Then people look at the behaviour of others, whether they are spouses,
friends or strangers, in both cross-cultural and intra-cultural relationships,
I believe there is always an assumption that those other people
think the same way that you do, and therefore that their behaviour has
the same meaning as it would have if you yourself did it. This is
a mistake, commonly made by husbands as well as wives. All people
have different understanding and experiences, which lead them to see things
differently, and behave differently. This is especially true if people
have different cultural backgrounds.
It requires a lot of openness and flexibility for any two people
to understand each other well. I think that people should ask themselves,
'What is my partner's intention or purpose in doing this thing that irritates
me?' The answer will rarely be that their intention is a bad one.

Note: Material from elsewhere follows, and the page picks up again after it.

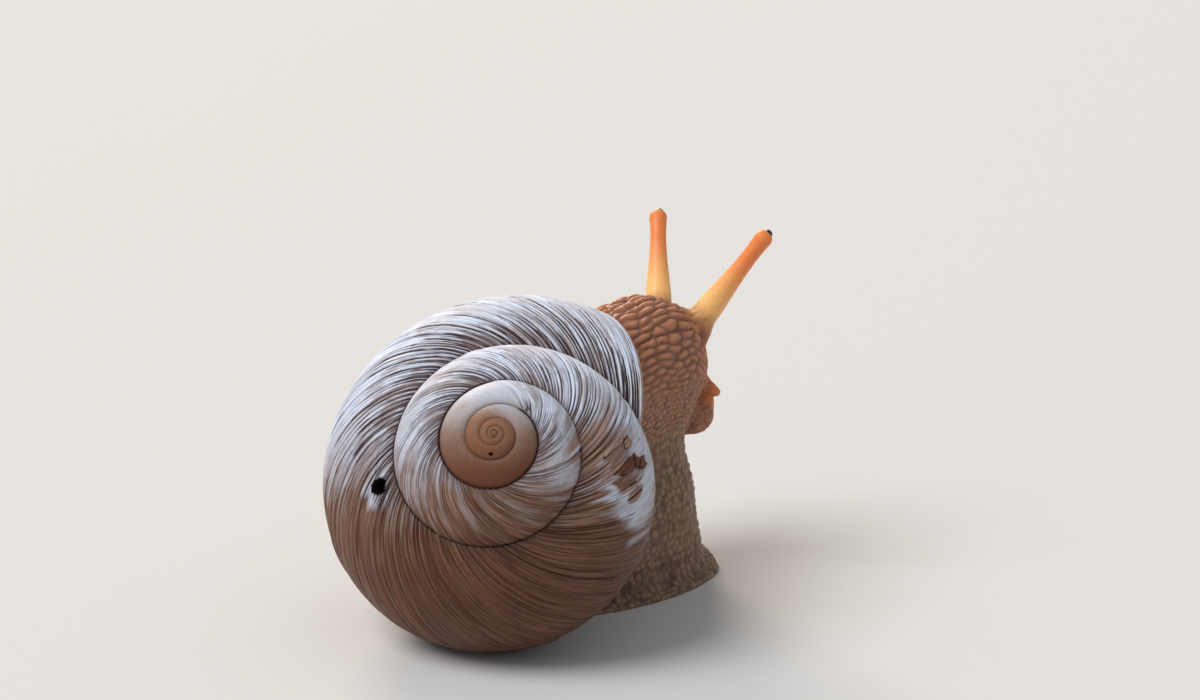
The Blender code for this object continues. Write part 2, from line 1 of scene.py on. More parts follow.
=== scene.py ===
"""Looks of the edible snail: its weathered shell, one moist warted skin and two eyes.

Lengths are in millimetres and angles in radians until a mesh is made, which is in metres. X points the way
the snail faces, Y to its left, Z up, and the floor is Z = 0.

The shell is a tube wound round an axis. Its section is an ellipse that grows by the same factor each turn. A
point of it has two coordinates: its growth line, by the angle that the shell still had to grow when its lip
was there, and its row, which is 0 at the suture above, 1 at the shoulder where the next whorl sits, and 2
where the base ends at the pillar. The skin is a set of lofts run together into one surface, with folds and
warts on it.
"""

import itertools
import logging
import math
from dataclasses import dataclass
from enum import Enum
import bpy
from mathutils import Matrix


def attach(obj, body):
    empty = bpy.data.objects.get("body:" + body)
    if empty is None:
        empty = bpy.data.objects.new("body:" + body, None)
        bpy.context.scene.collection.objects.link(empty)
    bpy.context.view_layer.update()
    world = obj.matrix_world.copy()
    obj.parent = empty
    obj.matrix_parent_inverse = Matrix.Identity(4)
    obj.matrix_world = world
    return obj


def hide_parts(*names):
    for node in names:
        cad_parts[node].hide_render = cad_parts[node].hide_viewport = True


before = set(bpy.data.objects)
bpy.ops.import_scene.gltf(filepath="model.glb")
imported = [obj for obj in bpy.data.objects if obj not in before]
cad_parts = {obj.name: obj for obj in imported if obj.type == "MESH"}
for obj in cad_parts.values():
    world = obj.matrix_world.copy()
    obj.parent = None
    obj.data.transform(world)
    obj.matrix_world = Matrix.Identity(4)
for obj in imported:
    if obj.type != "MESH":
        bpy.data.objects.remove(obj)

from types import SimpleNamespace

import bpy
import numpy as np
from mathutils import Matrix, Vector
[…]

If partners can see that the intentions on both sides are positive, there
will be a better basis for building understanding and compromise.
(Vlad, IALF)
Saving Face
John, from England, is married to Tuti, from Jakarta. He talks
about 'saving face'.
If my wife feels she's in a position where she has to acknowledge
she's wrong, she'll try and catch me out. She will admit she's wrong
if forced to, but will try and blame me in the process. So, I try
not to put her in the position of having to admit she's done something
wrong. This means that she 'saves face', i.e. isn't embarrassed.
Family Relationships
Budi was an exchange student in Australia when he was in high
school.
First when I arrived, I settled in okay although in the first three
months I had this feeling of homesickness. However it gradually disappeared
and I became closer to them. My father and mother were the ones who
made me feel part of their family and I was like a son to them. The
fourth child was a daughter who had been on exchange in Malaysia so we
could communicate a little in Malay. The youngest daughter, Kate,
seemed to find it harder to accept me as a member of the family as she
didn't talk freely to me. I tried to ease the situation when I talked
to her but sometimes she became moody. Tony the second youngest was
also the same. Sometimes she got jealous of the way her parents treated
me. So sometimes I had to be careful and keep considering her feelings.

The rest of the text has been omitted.